Abstract

We evaluated the efficacy of cycloheximide, heat stress, NMDA receptor blockade (MK801/AP-5), oxygen–glucose deprivation, hypoxia, hypothermia and TNFα preconditioning to protect cortical neurons from in vitro ischemic insults that result in acute necrotic and delayed apoptotic neuronal death. Preconditioning treatments were performed 22–24 h before in vitro ischemia. In vitro ischemia was carried out in 96-well microtitre strip-plates by washing neuronal cultures with a balanced salt solution containing 25 mM 2-deoxy- d-glucose and incubating in an anaerobic chamber. Glutamate receptor blockers were present during in vitro ischemia to induce delayed neuronal death.

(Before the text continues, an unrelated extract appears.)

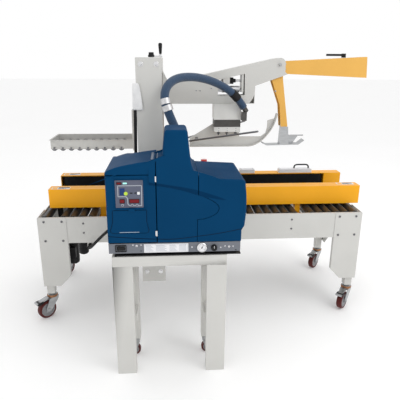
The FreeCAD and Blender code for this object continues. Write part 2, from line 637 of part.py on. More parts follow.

Cycloheximide, heat stress, MK801 and oxygen–glucose deprivation preconditioning were neuroprotective in both acute and delayed in vitro ischemic neuronal death models. AP-5 preconditioning and a 12 h post-MK801 preconditioning interval protected neurons from acute ischemic neuronal death only. Hypoxia, TNFα and hypothermic preconditioning provided no neuronal protection in the in vitro ischemia models. This study has confirmed for the first time that several preconditioning treatments can protect neurons from in vitro ischemia induced acute necrotic and delayed apoptotic neuronal death. In addition, a unique feature of this study is the finding that preconditioning could be induced in near-pure primary cortical neuronal cultures, thus confirming that ischemic tolerance is an intrinsic property of neurons and provides a simplified culture system for identifying neuroprotective proteins.